It was impossible not to notice that Super Bowl advertisers got feminism this year. The #LikeAGirl commercial was such an emotional call to consider the implications of casual sexism that we forgot Always was selling us maxi pads. The dad-centric ads from Dove and Nissan were the sort of thing that women, all too used to commercials that venerate motherhood as a higher calling, have longed to see.
There was an entire Nationwide ad based on Mindy Kaling saying she felt rendered invisible by sexism and racism. (Score one for intersectionality!) Then there was the NoMore.org spot, a PSA about domestic violence that was aired during the NFL's own allotted advertising time. “For feminism, those were the obvious wins — the ones that prompt a proverbial spiking of the football,” wrote Soraya Nadia McDonald at the Washington Post.
I certainly prefer girls throwing punches and Mindy Kaling’s eye-rolls to the back-slapping boys'-club tone of GoDaddy and Budweiser ads from Super Bowls past. But this year’s empowerment-infused commercials left me feeling conflicted. Of course I endorse the idea that "girly" is not an insult, that being a dad is important work, that systemic injustice can render certain women invisible, that domestic-violence survivors deserve support not scorn. I want these ideas to go mainstream. So then why did I cringe watching companies use those ideas to sell stuff during the Super Bowl? It’s not because I’m an impossible-to-please feminist killjoy. (Though the NFL does tend to bring out that side of me.) It’s because most of the ads are hollow: soaring messages with few concrete policies or actions behind them. Modern feminist-tinged advertising — or “empowertising,” as Andi Zeisler calls it — works on two levels.

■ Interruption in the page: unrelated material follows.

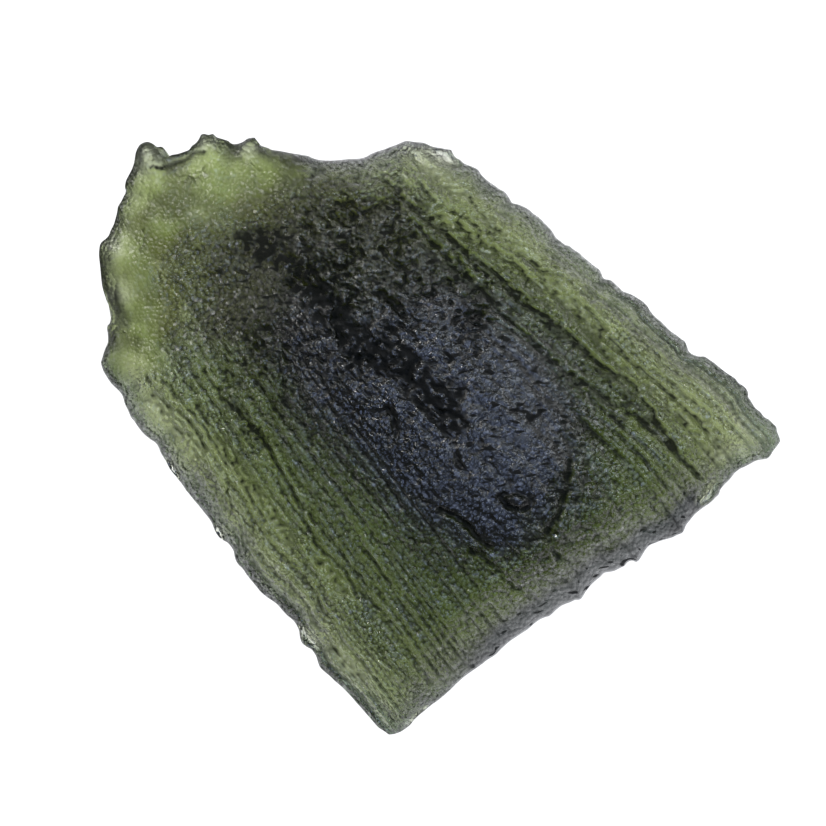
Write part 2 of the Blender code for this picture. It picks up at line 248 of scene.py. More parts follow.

It feeds our collective hunger for big cultural shifts, while simultaneously allowing corporations an easy way out of helping to make those shifts a reality. High in calories but low in nutritive value, to put it in Super Bowl snack terms. This year’s case in point is the domestic-violence PSA. It directs viewers to NoMore.org, a PR effort with no full-time staff that is bankrolled by a bunch of big companies. The site links to established nonprofit groups that do great work — like the National Domestic Violence Hotline, which received $5 million from the NFL in the wake of the Ray Rice incident.
But it's a convenient distraction from the fact that the NFL has not actually changed its policies on domestic violence, and has deftly avoided Congress's efforts to get it to step up. (The NFL even hired one of the architects of the Violence Against Women Act as a lobbyist to convince senators to drop the issue.) “The NFL has changed,” Deadspin reports, “but mainly in ways that promote its image, allow it to work with brands, and don't really do much to help anyone on the front lines of working with domestic-violence victims.”
Slate declared last year “our first feminist Super Bowl.” It seems safe to say that 2014 was the first of many Super Bowls that will carry that title. But make no mistake: This isn’t companies waking up to feminism. It’s companies getting real about the fact that 46 percent of Super Bowl viewers are women, and pseudo-feminist ads grab their attention a lot better than traditional beer-commercial fare.
Women also out-tweet men. “Ads with female appeal = best return on $4 million price-tag,” wrote Kat Gordon at Adweek. That’s not merely because of women’s long-touted buying power. Women are more active on social media than men, and a heartfelt “experiment” in girls’ self-image or a loving shout-out to fatherhood is going to get a lot more of their tweets and Facebook shares than a woman eating a cheeseburger in a bikini.
“It’s great to see brands do something bigger with their Super Bowl ads,” a creative director told The Wall Street Journal. And I agree that dedicated dads and fierce-faced girls are better than beer-soaked sexism. But rather than feeling satisfied that these ads represent how far we’ve come, we should see them as an indication of how far we have to go. They open up a great opportunity to press the advertisers for details on how they’re putting their purported ideals into practice. How much of its annual profit is Always diverting to girls’ empowerment programs? What sort of paternity-leave policies are in place at Dove and Nissan — and do those companies support better federal family-leave laws for all parents? How is the NFL changing its policies, not just its messaging, toward players who abuse their partners?
The underlying problem for advertisers is that feminism doesn’t really work as a brand if that’s all it is. Once you bring people’s attention to these issues, they’ll start to notice when things don’t track. Just look at the cynicism that’s emerged regarding Dove’s “real beauty” ads. Nobody remembers “You’ve come a long way, baby” — the mother of all pseudo-feminist slogans deployed to sell products — as a cry of empowerment that ushered in an era of pay equity and financial freedom. We remember it as a cigarette company trying to get more women to light up. Therein lies a lesson for the corporations eager to gain women’s dollars and tweets with feminist-friendly Super Bowl ads. You wanted the attention of viewers like me? You got it. But now that you have it, don’t be surprised to hear that I have a few follow-up questions.